The Shorty Rogers centennial, celebrated in Budapest’s Opus Jazz Club

Martin Longley
Friday, May 24, 2024

Martin Longley spent two nights in the basement, The Swinging Mr. Rogers followed by a Hungarian cimbalom-jazz fusion brew…

Kornél Fekete-Kovács – Photo by Virág Stépán
Kornél Fekete-Kovács – Photo by Virág Stépán

Opus is a classic jazz club, serving food, dedicated to listening, and taking up two floors of the Budapest Music Center. The Modern Art Orchestra is their house band, its Legendary Albums series dedicated to presenting key works in the canon. Celebrating Shorty Rogers And His Giants, they revisited The Swinging Mr. Rogers, from 1955, on Atlantic Records. It’s the trumpeter’s centenary year in ‘24, so now’s the prime time to breeze through this carefully poised West Coast jazz classic. MAO provided a quintet slice of its ranks to draw on the inspiration of the LP’s original line-up, which included Jimmy Giuffre and Shelly Manne. The album was spread across two very short sets, with ‘Isn’t It Romantic’ (Rodgers & Hart) made unusual by its baritone saxophone solo, while ‘Not Really The Blues’ (Johnny Mandel) was sparky and swift, with liquid tenor and acrobatic trumpet solos courtesy of Kórnel Fekete-Kovács, climaxing with a heated horn exchange. Balázs Cserta’s clarinet appeared for the third number, furthering the cause of tonal diversity. The second set surpassed, possessing greater focus. Rogers excelled at matching detailed expression with driving vim, and this quintet captured those qualities even more during this second half. ‘My Heart Stood Still’ had a breezy closeness, with another stand-out Cserta baritone solo. This quintet pays close attention to space and pauses.

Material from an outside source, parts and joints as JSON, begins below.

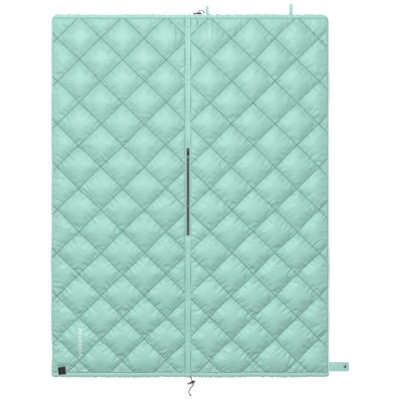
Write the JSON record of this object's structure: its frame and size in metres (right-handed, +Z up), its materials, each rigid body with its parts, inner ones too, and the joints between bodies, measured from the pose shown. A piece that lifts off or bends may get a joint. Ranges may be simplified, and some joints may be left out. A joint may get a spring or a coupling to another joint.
{
  "type": "camp blanket",
  "caption": "Flat quilted camp blanket with a zipped head slit, drawcord hems with cord locks, hang loops and a snap tab.",
  "frame": {"origin": "centre of the blanket's underside, on the surface it lies on", "axes": "+X to the blanket's right edge, +Y to its top edge with the hang loops, +Z up out of its quilted front"},
  "size_m": [1.424, 1.8729, 0.024],
  "materials": {
    "shell_fabric": "satin taffeta",
    "lining_fabric": "matt taffeta",
    "batting": "fibre",
    "zip_tape": "woven tape",
    "zip_coil": "moulded coil",
    "zip_metal": "polished die casting",
    "cord": "braided",
    "black_plastic": "fine moulded grain",
    "spring_steel": "bright wire",
    "patch_fabric": "woven"
  },
  "bodies": {
    "right_half": {"front_right": "shell_fabric", "lining_right": "lining_fabric", "fill_right": "batting", "edge_tape_right": "lining_fabric", "hem_top_right": "shell_fabric", "hem_bottom_right": "shell_fabric", "bartack_top_right": "cord", "bartack_bottom_right": "cord", "drawcord_top_middle": "cord", "drawcord_top_right": "cord", "drawcord_bottom_middle": "cord", "drawcord_bottom_right": "cord", "cord_eyelet_top": "black_plastic", "cord_eyelet_bottom": "black_plastic", "tail_top_a": "cord", "tail_top_b": "cord", "tail_bottom_a": "cord", "tail_bottom_b": "cord", "cord_end_top": "black_plastic", "cord_end_bottom": "black_plastic", "centre_strip": "shell_fabric", "centre_lining": "lining_fabric", "zip_tape_left": "zip_tape", "zip_tape_right": "zip_tape", "zip_coil_left": "zip_coil", "zip_coil_right": "zip_coil", "zip_top_stop": "zip_metal", "zip_bottom_stop": "zip_metal"},
    "left_half": {"front_left": "shell_fabric", "lining_left": "lining_fabric", "fill_left": "batting", "edge_tape_left": "lining_fabric", "hem_top_left": "shell_fabric", "hem_bottom_left": "shell_fabric", "bartack_top_left": "cord", "bartack_bottom_left": "cord", "drawcord_top_left": "cord", "drawcord_bottom_left": "cord", "corner_patch": "patch_fabric", "patch_snap_stud": "black_plastic"},
    "zip_slider": {"zip_slider": "zip_metal"},
    "zip_pull": {"zip_pull": "zip_metal"},
    "lock_top": {"lock_body_top": "black_plastic", "lock_spring_top": "spring_steel"},
    "plunger_top": {"lock_plunger_top": "black_plastic"},
    "lock_bottom": {"lock_body_bottom": "black_plastic", "lock_spring_bottom": "spring_steel"},
    "plunger_bottom": {"lock_plunger_bottom": "black_plastic"},
    "loop_left": {"hang_loop_left": "shell_fabric"},
    "loop_right": {"hang_loop_right": "shell_fabric"},
    "snap_tab": {"snap_tab": "shell_fabric", "tab_snap_cap": "zip_metal", "tab_snap_socket": "zip_metal"}
  },
  "joints": [
    {"name": "fold_over", "type": "hinge", "parent": "right_half", "child": "left_half", "pos_m": [-0.0235, 0, 0.0255], "axis": [0, 1, 0], "range_deg": [0, 180]},
    {"name": "zip_slide", "type": "slide", "parent": "right_half", "child": "zip_slider", "axis": [0, -1, 0], "range_m": [0, 0.384]},
    {"name": "zip_pull_flip", "type": "hinge", "parent": "zip_slider", "child": "zip_pull", "pos_m": [-0.0095, 0.207, 0.0075], "axis": [-1, 0, 0], "range_deg": [0, 180]},
    {"name": "lock_top_slide", "type": "slide", "parent": "right_half", "child": "lock_top", "axis": [0, 1, 0], "range_m": [0, 0.004]},
    {"name": "plunger_top_press", "type": "slide", "parent": "lock_top", "child": "plunger_top", "axis": [1, 0, 0], "range_m": [0, 0.004], "stiffness_N_per_m": 600, "springref_m": -0.003, "deforming": ["lock_spring_top"]},
    {"name": "lock_bottom_slide", "type": "slide", "parent": "right_half", "child": "lock_bottom", "axis": [-0.342, 0.9397, 0], "range_m": [0, 0.017]},
    {"name": "plunger_bottom_press", "type": "slide", "parent": "lock_bottom", "child": "plunger_bottom", "axis": [0.9397, 0.342, 0], "range_m": [0, 0.004], "stiffness_N_per_m": 600, "springref_m": -0.003, "deforming": ["lock_spring_bottom"]},
    {"name": "loop_left_flip", "type": "hinge", "parent": "right_half", "child": "loop_left", "pos_m": [0.081, 0.866, 0.0095], "axis": [-1, 0, 0], "range_deg": [-150, 0]},
    {"name": "loop_right_flip", "type": "hinge", "parent": "right_half", "child": "loop_right", "pos_m": [0.481, 0.866, 0.0095], "axis": [-1, 0, 0], "range_deg": [-150, 0]},
    {"name": "tab_fold", "type": "hinge", "parent": "right_half", "child": "snap_tab", "pos_m": [0.6662, -0.816, 0.0075], "axis": [0, -1, 0], "range_deg": [0, 168]}
  ]
}
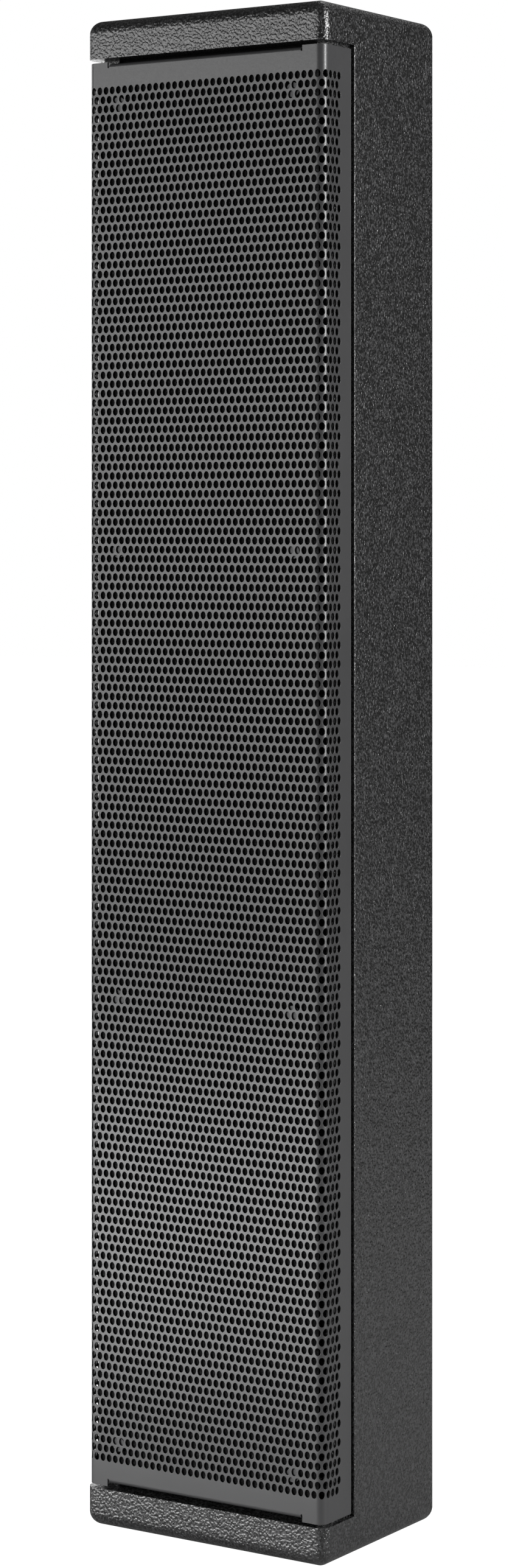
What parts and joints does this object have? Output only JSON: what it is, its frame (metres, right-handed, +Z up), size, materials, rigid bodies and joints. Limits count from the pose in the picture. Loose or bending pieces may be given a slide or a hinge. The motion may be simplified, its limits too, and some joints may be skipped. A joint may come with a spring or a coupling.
{
  "type": "line array column loudspeaker",
  "caption": "Tall slim box loudspeaker with coated cabinet, projecting end panels and a wrap-around perforated steel grille over a column of cone drivers.",
  "frame": {"origin": "centre of the bottom face, on the floor", "axes": "+Z up along the column, front grille faces -Y, +X to the right of someone facing the grille"},
  "size_m": [0.178, 0.1324, 0.947],
  "materials": {
    "cabinet_coating": "pebbled black polyurea coating over plywood",
    "bare_plywood": "uncoated birch plywood, hidden",
    "felt": "grey needle felt",
    "grille_coating": "satin dark grey powder coat on perforated steel",
    "open_cell_foam": "black open-cell acoustic foam",
    "black_nylon": "moulded black nylon",
    "cup_rubber": "matt black rubber",
    "zinc_steel": "zinc plated",
    "black_steel": "fine textured black powder coat",
    "black_screw": "black zinc",
    "socket_plastic": "smooth black glass-filled nylon",
    "circuit_board": "green solder mask",
    "copper_winding": "enamelled copper wire",
    "capacitor_sleeve": "yellow film wrap",
    "ceramic_resistor": "white cement body",
    "wire_sleeve": "black sleeving",
    "gasket_foam": "closed-cell gasket",
    "spider_cloth": "resin-dipped cloth",
    "terminal_tag": "tinned tags on a fibre strip",
    "basket_paint": "satin black pressed steel",
    "magnet_steel": "black passivated steel and ferrite",
    "paper_cone": "treated black paper pulp",
    "surround_rubber": "matt butyl half-roll"
  },
  "bodies": {
    "cabinet": {"top_panel": "cabinet_coating", "bottom_panel": "cabinet_coating", "left_side_panel": "cabinet_coating", "right_side_panel": "cabinet_coating", "back_panel": "cabinet_coating", "driver_baffle": "cabinet_coating", "cabinet_braces": "bare_plywood", "damping_pads": "felt", "grille": "grille_coating", "grille_foam": "open_cell_foam", "grille_pegs": "black_nylon", "grille_peg_cups": "cup_rubber", "bracket_inserts": "zinc_steel", "pole_socket": "black_steel", "pole_socket_screws": "black_screw", "input_plate": "black_steel", "input_plate_screws": "black_screw", "input_socket_left": "socket_plastic", "input_socket_right": "socket_plastic", "input_socket_screws": "black_screw", "crossover_board": "circuit_board", "crossover_standoffs": "black_nylon", "crossover_inductors": "copper_winding", "crossover_capacitors": "capacitor_sleeve", "crossover_resistors": "ceramic_resistor", "wiring_loom": "wire_sleeve", "driver_screws": "black_screw", "driver_gaskets": "gasket_foam", "driver_spiders": "spider_cloth", "driver_terminals": "terminal_tag", "driver_1_basket": "basket_paint", "driver_1_magnet": "magnet_steel", "driver_1_surround": "surround_rubber", "driver_2_basket": "basket_paint", "driver_2_magnet": "magnet_steel", "driver_2_surround": "surround_rubber", "driver_3_basket": "basket_paint", "driver_3_magnet": "magnet_steel", "driver_3_surround": "surround_rubber", "driver_4_basket": "basket_paint", "driver_4_magnet": "magnet_steel", "driver_4_surround": "surround_rubber", "driver_5_basket": "basket_paint", "driver_5_magnet": "magnet_steel", "driver_5_surround": "surround_rubber", "driver_6_basket": "basket_paint", "driver_6_magnet": "magnet_steel", "driver_6_surround": "surround_rubber"},
    "moving_assembly_1": {"driver_1_cone": "paper_cone", "driver_1_voice_coil": "copper_winding"},
    "moving_assembly_2": {"driver_2_cone": "paper_cone", "driver_2_voice_coil": "copper_winding"},
    "moving_assembly_3": {"driver_3_cone": "paper_cone", "driver_3_voice_coil": "copper_winding"},
    "moving_assembly_4": {"driver_4_cone": "paper_cone", "driver_4_voice_coil": "copper_winding"},
    "moving_assembly_5": {"driver_5_cone": "paper_cone", "driver_5_voice_coil": "copper_winding"},
    "moving_assembly_6": {"driver_6_cone": "paper_cone", "driver_6_voice_coil": "copper_winding"}
  },
  "joints": [
    {"name": "cone_travel_1", "type": "slide", "parent": "cabinet", "child": "moving_assembly_1", "axis": [0, -1, 0], "range_m": [-0.003, 0.003], "stiffness_N_per_m": 1500, "deforming": ["driver_1_surround", "driver_spiders"]},
    {"name": "cone_travel_2", "type": "slide", "parent": "cabinet", "child": "moving_assembly_2", "axis": [0, -1, 0], "range_m": [-0.003, 0.003], "stiffness_N_per_m": 1500, "deforming": ["driver_2_surround", "driver_spiders"]},
    {"name": "cone_travel_3", "type": "slide", "parent": "cabinet", "child": "moving_assembly_3", "axis": [0, -1, 0], "range_m": [-0.003, 0.003], "stiffness_N_per_m": 1500, "deforming": ["driver_3_surround", "driver_spiders"]},
    {"name": "cone_travel_4", "type": "slide", "parent": "cabinet", "child": "moving_assembly_4", "axis": [0, -1, 0], "range_m": [-0.003, 0.003], "stiffness_N_per_m": 1500, "deforming": ["driver_4_surround", "driver_spiders"]},
    {"name": "cone_travel_5", "type": "slide", "parent": "cabinet", "child": "moving_assembly_5", "axis": [0, -1, 0], "range_m": [-0.003, 0.003], "stiffness_N_per_m": 1500, "deforming": ["driver_5_surround", "driver_spiders"]},
    {"name": "cone_travel_6", "type": "slide", "parent": "cabinet", "child": "moving_assembly_6", "axis": [0, -1, 0], "range_m": [-0.003, 0.003], "stiffness_N_per_m": 1500, "deforming": ["driver_6_surround", "driver_spiders"]}
  ]
}
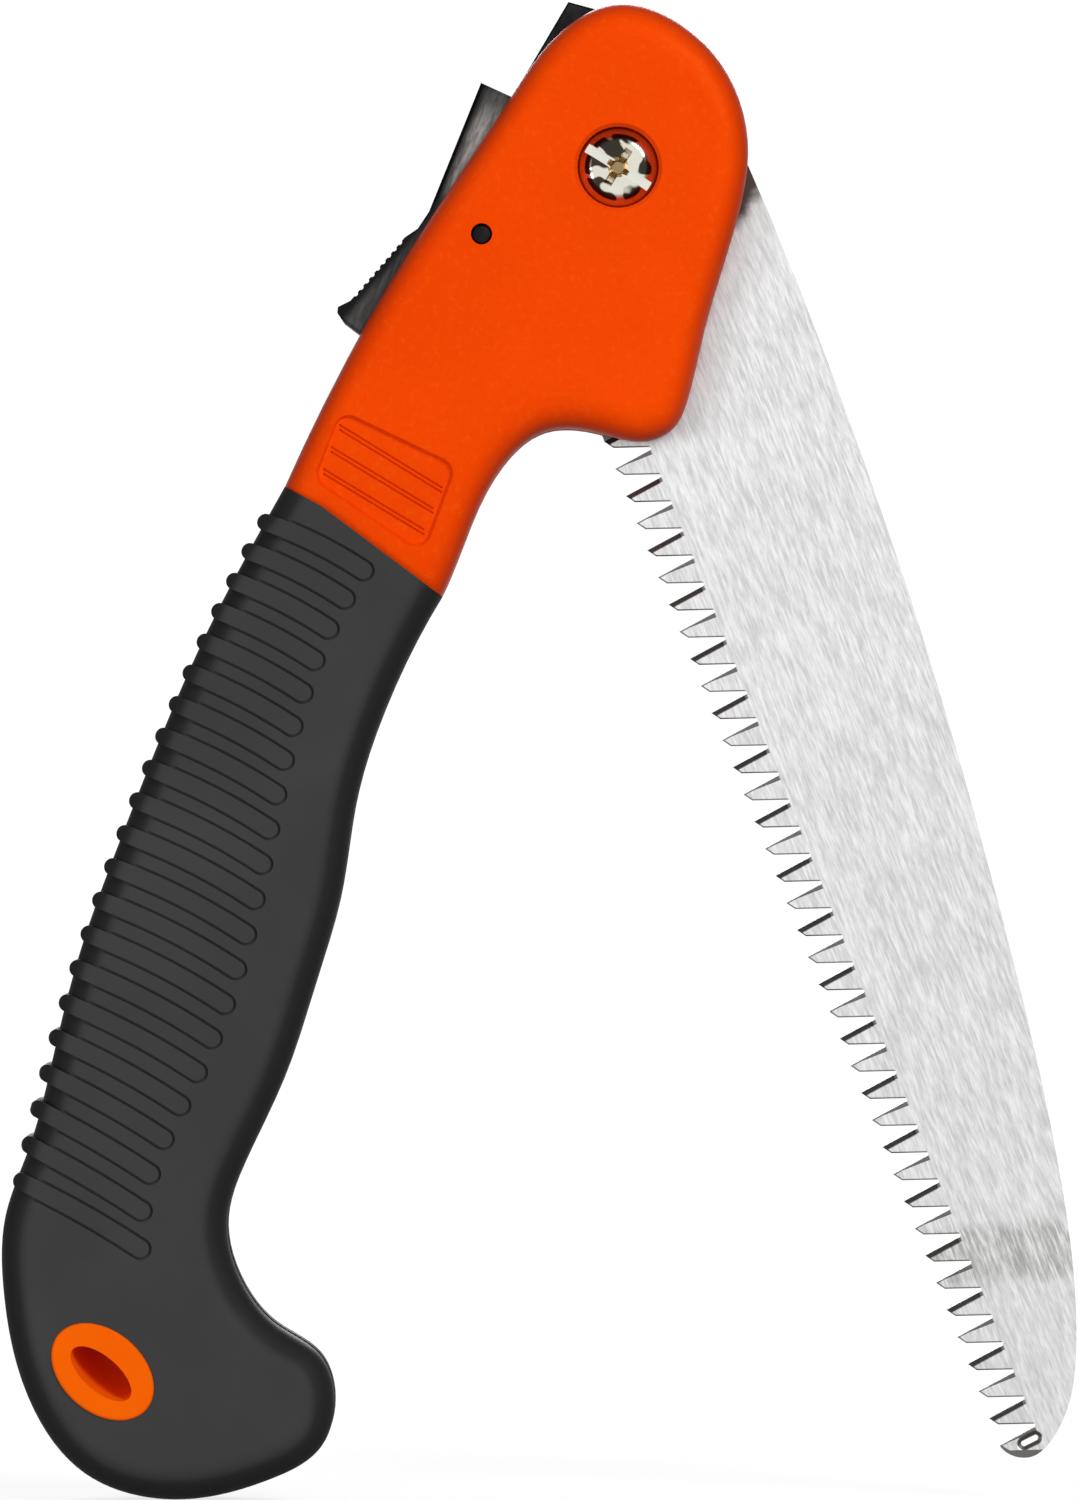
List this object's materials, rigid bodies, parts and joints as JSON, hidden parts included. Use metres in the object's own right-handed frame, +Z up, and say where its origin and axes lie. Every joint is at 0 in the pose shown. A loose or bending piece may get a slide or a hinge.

The following night was a big contrast, rooted in Hungarian tradition, but ultimately all jazz. Trio Fröx invited Jenő Lisztes to play cimbalom (Hungarian hammered dulcimer), although his actual approach turned out to be a disappointment. Lisztes was set on making his instrument fill the jazz piano role, removing its folkish qualities, smoothing out its sound. He also, annoyingly, spent the entire set-break tuning-up, drowning out the intermission music. The audience needs a palate-pause rather than an ongoing clash of two sound sources. Otherwise, the trio played well, featuring ‘Isfahan’, electric bass immediately lending the funk, or even the dub, soprano saxophone spiking, and the cimbalom sounding more characterful. Reedsman Gábor Weisz would sometimes vocalise, in his original style, wordless and spiritually seeking. A calypso bounce made things frothier, and then Weisz switched to end-blown flute, seething with a resonant folk buzz. The night climaxed with what can only be called Ornettian Bill Haley rock’n’roll flavours.